THE TASK: Give the data again exactly, from its opening line through the line in which "return solid" appears.
--------------------
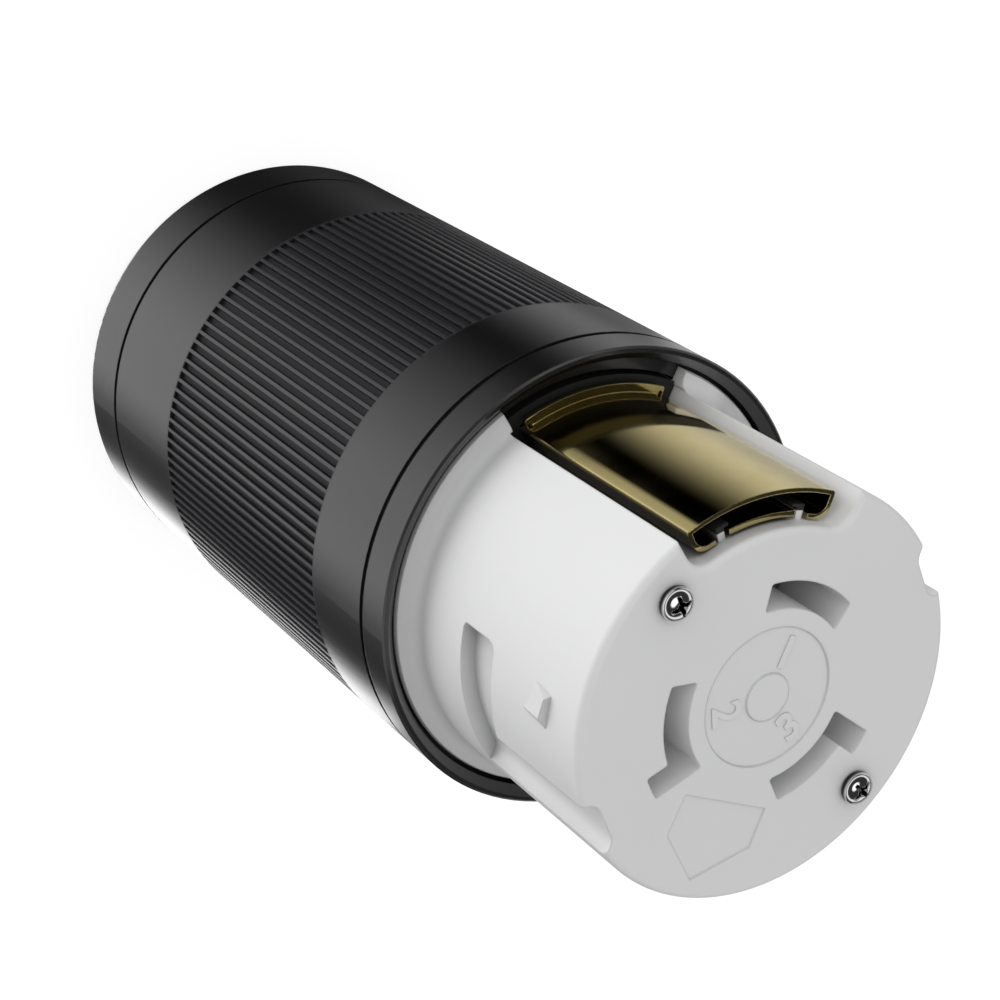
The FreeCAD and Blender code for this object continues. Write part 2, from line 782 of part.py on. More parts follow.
# Earth contact
def wrapped_section(inset, start_z, end_z):
    radius_out = plate_outer_radius - inset
    radius_in = plate_bottom_radius + inset
    half = plate_half_angle - math.degrees(inset / ((plate_outer_radius + plate_bottom_radius) / 2))
    solid = sector(radius_in, radius_out, recess_angle - half, recess_angle + half, start_z, end_z)
    middle = (plate_outer_radius + plate_bottom_radius) / 2
    solid = solid.makeFillet(wrap_corner - 0.6 * inset, upright_edges(solid, lambda r, p: r < middle))
    if inset == 0.0:
        solid = solid.makeFillet(outer_corner, upright_edges(solid, lambda r, p: r > radius_out - 0.05))
    return solid


def make_ground_contact():
    box = wrapped_section(0.0, ground_rear_z, ground_front_z)
    hollow = wrapped_section(sheet_thickness, ground_rear_z - 1, ground_front_z + 1)
    open_side = sector(
        plate_bottom_radius - 1,
        plate_bottom_radius + sheet_thickness + 0.5,
        recess_angle - lip_end_half_angle,
        recess_angle + lip_end_half_angle,
        ground_rear_z - 1,
        ground_front_z + 1,
    )
    contact = box.cut(hollow).cut(open_side)
    upstand = sector(
        plate_outer_radius - sheet_thickness,
        upstand_radius,
        recess_angle - upstand_half_angle,
        recess_angle + upstand_half_angle,
        upstand_start_z,
        upstand_end_z,
    )
    corners = upright_edges(upstand, lambda r, p: r > upstand_radius - 0.05)
    upstand = upstand.makeFillet(upstand_corner, corners)
    contact = contact.fuse(upstand)
    for side in (-1, 1):
        centre = polar(plate_outer_radius + relief_hole_lift, recess_angle + side * relief_hole_angle)
        start_z = upstand_start_z - relief_hole_radius
        end_z = upstand_end_z + relief_hole_radius
        hole = cylinder(relief_hole_radius, start_z, end_z, centre.x, centre.y)
        contact = contact.cut(hole)
    for side in (-1, 1):
        ends = sorted((recess_angle + side * tail_half_angles[0], recess_angle + side * tail_half_angles[1]))
        tail = sector(tail_inner_radius, tail_outer_radius, ends[0], ends[1], tail_start_z, ground_rear_z + 2)
        contact = contact.fuse(tail)
    return contact.removeSplitter()


def make_ground_strap():
    wide = sector(
        strap_inner_radius,
        strap_outer_radius,
        recess_angle - strap_half_angle,
        recess_angle + strap_half_angle,
        strap_narrow_z,
        ground_front_z,
    )
    tail = sector(
        strap_inner_radius,
        strap_outer_radius,
        ground_terminal_angle - strap_tail_half_angle,
        ground_terminal_angle + strap_tail_half_angle,
        tab_start_z,
        strap_narrow_z + 1,
    )
    return wide.fuse(tail).removeSplitter()


# Long screws through the white body, with the inserts they enter
def make_face_screw(angle):
    rise = face_screw_head_height - face_screw_edge_height
    shoulder = overall_length + face_screw_edge_height
    top = overall_length + face_screw_head_height
    steps = [
        (0.0, face_screw_start_z),
        (face_screw_radius - 0.3, face_screw_start_z),
        (face_screw_radius, face_screw_start_z + 0.5),
        (face_screw_radius, overall_length),
        (face_screw_foot_radius, overall_length),
        (face_screw_head_radius, shoulder),
        (face_screw_head_radius * 0.72, shoulder + rise * 0.66, 0.0, top),
    ]
    screw = revolved(steps)
    for turn in (0.0, 90.0):
        arm = block(-cross_length / 2, cross_length / 2, cross_width / 2, top - cross_depth, top + 1)
        screw = screw.cut(turned(arm, turn))
    centre = polar(face_screw_pitch_radius, angle)
    screw.translate(FreeCAD.Vector(centre.x, centre.y, 0))
    return screw


def make_barrel_insert(angle):
    centre = polar(face_screw_pitch_radius, angle)
    start_z = ledge_z - barrel_insert_length
    body = cylinder(barrel_insert_radius, start_z, ledge_z, centre.x, centre.y)
    return body.cut(cylinder(barrel_insert_bore, start_z - 1, ledge_z + 1, centre.x, centre.y))


# Cord clamp jaws, their screws and inserts, and the cord seal
def make_clamp_jaw(side):
    slope = (jaw_seat_front_radius - jaw_seat_rear_radius) / end_wall_rear_z
    rear_radius = jaw_seat_rear_radius + slope * jaw_rear_z - jaw_clearance
    front_radius = jaw_seat_rear_radius + slope * jaw_front_z - jaw_clearance
    pitch = (jaw_front_z - jaw_rear_z) / jaw_tooth_count
    steps = [(rear_radius, jaw_rear_z), (front_radius, jaw_front_z), (jaw_bore_radius, jaw_front_z)]
    for index in range(jaw_tooth_count):
        root = jaw_front_z - index * pitch
        steps.append((jaw_tooth_radius, root - pitch / 2))
        steps.append((jaw_bore_radius, root - pitch))
    start = (0.0 if side > 0 else half_turn) - jaw_half_angle
    jaw = revolved(steps, 2 * jaw_half_angle, start)
    x = side * clamp_screw_x
    head_seat_z = clamp_head_top_z + clamp_head_height
    jaw = jaw.cut(cylinder(clamp_counterbore_radius, jaw_rear_z - 1, head_seat_z, x, 0))
    return jaw.cut(cylinder(clamp_hole_radius, jaw_rear_z - 1, jaw_front_z + 1, x, 0))


def make_clamp_screw(side):
    x = side * clamp_screw_x
    head_seat_z = clamp_head_top_z + clamp_head_height
    screw = cylinder(clamp_head_radius, clamp_head_top_z, head_seat_z, x, 0)
    screw = screw.fuse(cylinder(clamp_screw_radius, head_seat_z, clamp_screw_end_z, x, 0))
    slot = Part.makeBox(
        2 * clamp_head_radius + 2,
        driver_slot_width,
        driver_slot_depth + 1,
        FreeCAD.Vector(x - clamp_head_radius - 1, -driver_slot_width / 2, clamp_head_top_z - 1),
    )
    return screw.cut(slot).removeSplitter()


def make_clamp_insert(side):
    x = side * clamp_screw_x
    body = cylinder(clamp_insert_radius, end_wall_rear_z, end_wall_front_z, x, 0)
    return body.cut(cylinder(clamp_insert_bore, end_wall_rear_z - 1, end_wall_front_z + 1, x, 0))


def make_cord_seal():
    flange_z = end_wall_front_z + seal_flange_thickness
    steps = [
        (seal_bore_radius, seal_start_z),
        (seal_body_radius, seal_start_z),
        (seal_body_radius, end_wall_front_z),
        (seal_flange_radius, end_wall_front_z),
        (seal_flange_radius, flange_z),
        (seal_bore_radius, flange_z),
    ]
    return revolved(steps)


# Every piece goes to its own file
os.makedirs("parts", exist_ok=True)

export("housing", make_housing())
export("front_body", make_front_body())
export("contact_carrier", make_contact_carrier())
export("wire_guide", make_wire_guide())

pole_names = ("line_x", "line_y", "neutral")
for pole, angle, lug_angle in zip(pole_names, pole_angles, terminal_angles()):
    export(pole + "_contact", make_socket_contact(angle))
    export(pole + "_contact_clip", make_contact_clip(angle))
    lug = make_terminal(lug_angle, line_terminal_inner, line_terminal_outer, line_window_outer)
    export(pole + "_terminal", lug)
    export(pole + "_pressure_plate", make_pressure_plate(lug_angle))

screw_tip = plate_inner + plate_thickness
line_screws = [make_terminal_screw(angle, screw_tip) for angle in terminal_angles()[:2]]
export("line_terminal_screws", Part.makeCompound(line_screws))
export("neutral_terminal_screw", make_terminal_screw(terminal_angles()[2], screw_tip))
export("ground_terminal_screw", make_terminal_screw(ground_terminal_angle, strap_outer_radius))
ground_lug = make_terminal(
    ground_terminal_angle, ground_terminal_inner, ground_terminal_outer, ground_window_outer
)
export("ground_terminal", ground_lug)
export("ground_contact", make_ground_contact())
export("ground_strap", make_ground_strap())

export("face_screws", Part.makeCompound([make_face_screw(angle) for angle in face_screw_angles]))
export("barrel_inserts", Part.makeCompound([make_barrel_insert(angle) for angle in face_screw_angles]))

export("cord_clamp_left", make_clamp_jaw(-1))
export("cord_clamp_right", make_clamp_jaw(1))
export("cord_clamp_screws", Part.makeCompound([make_clamp_screw(side) for side in (-1, 1)]))
export("cord_clamp_inserts", Part.makeCompound([make_clamp_insert(side) for side in (-1, 1)]))
export("cord_seal", make_cord_seal())
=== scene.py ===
# %% [markdown]
# # Dressing a locking power connector
# The solids of the connector come from CAD as one frame of named nodes, in metres, standing on its
# rear rim with +Z towards the mating face. This lesson gives each node the finish that the real
# piece has, and adds the few shapes that are finer than the CAD: the two screws with their cross
# recess and thread, and the small raised numbers on the face. Nothing of the frame is moved.

# %% Load the frame
import math

import bpy
import numpy as np
from mathutils import Matrix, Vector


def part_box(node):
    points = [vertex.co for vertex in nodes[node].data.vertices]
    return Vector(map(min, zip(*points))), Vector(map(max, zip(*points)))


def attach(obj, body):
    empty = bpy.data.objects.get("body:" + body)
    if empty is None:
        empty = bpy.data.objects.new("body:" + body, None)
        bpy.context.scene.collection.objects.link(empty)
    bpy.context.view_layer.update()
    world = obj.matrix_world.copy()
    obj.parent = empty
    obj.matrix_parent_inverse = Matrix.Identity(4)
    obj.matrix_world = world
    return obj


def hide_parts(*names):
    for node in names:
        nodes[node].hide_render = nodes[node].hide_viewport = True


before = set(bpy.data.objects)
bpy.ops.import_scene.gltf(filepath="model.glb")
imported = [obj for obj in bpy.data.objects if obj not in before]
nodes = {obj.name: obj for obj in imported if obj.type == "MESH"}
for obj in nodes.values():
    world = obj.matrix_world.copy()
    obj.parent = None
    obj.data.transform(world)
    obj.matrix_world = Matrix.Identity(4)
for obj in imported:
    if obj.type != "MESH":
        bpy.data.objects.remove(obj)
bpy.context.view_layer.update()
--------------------
ANSWER FOR THIS EXERCISE:
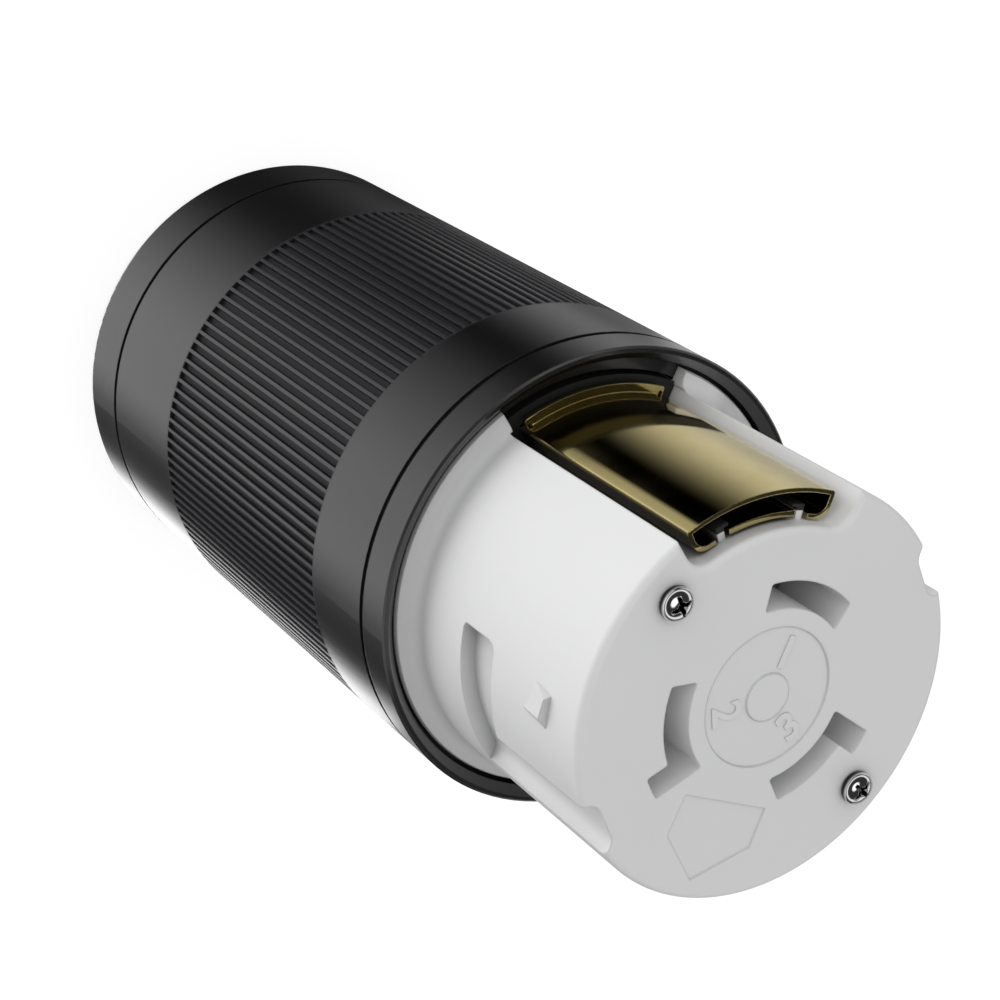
The FreeCAD and Blender code for this object continues. Write part 2, from line 782 of part.py on. More parts follow.
# Earth contact
def wrapped_section(inset, start_z, end_z):
    radius_out = plate_outer_radius - inset
    radius_in = plate_bottom_radius + inset
    half = plate_half_angle - math.degrees(inset / ((plate_outer_radius + plate_bottom_radius) / 2))
    solid = sector(radius_in, radius_out, recess_angle - half, recess_angle + half, start_z, end_z)
    middle = (plate_outer_radius + plate_bottom_radius) / 2
    solid = solid.makeFillet(wrap_corner - 0.6 * inset, upright_edges(solid, lambda r, p: r < middle))
    if inset == 0.0:
        solid = solid.makeFillet(outer_corner, upright_edges(solid, lambda r, p: r > radius_out - 0.05))
    return solid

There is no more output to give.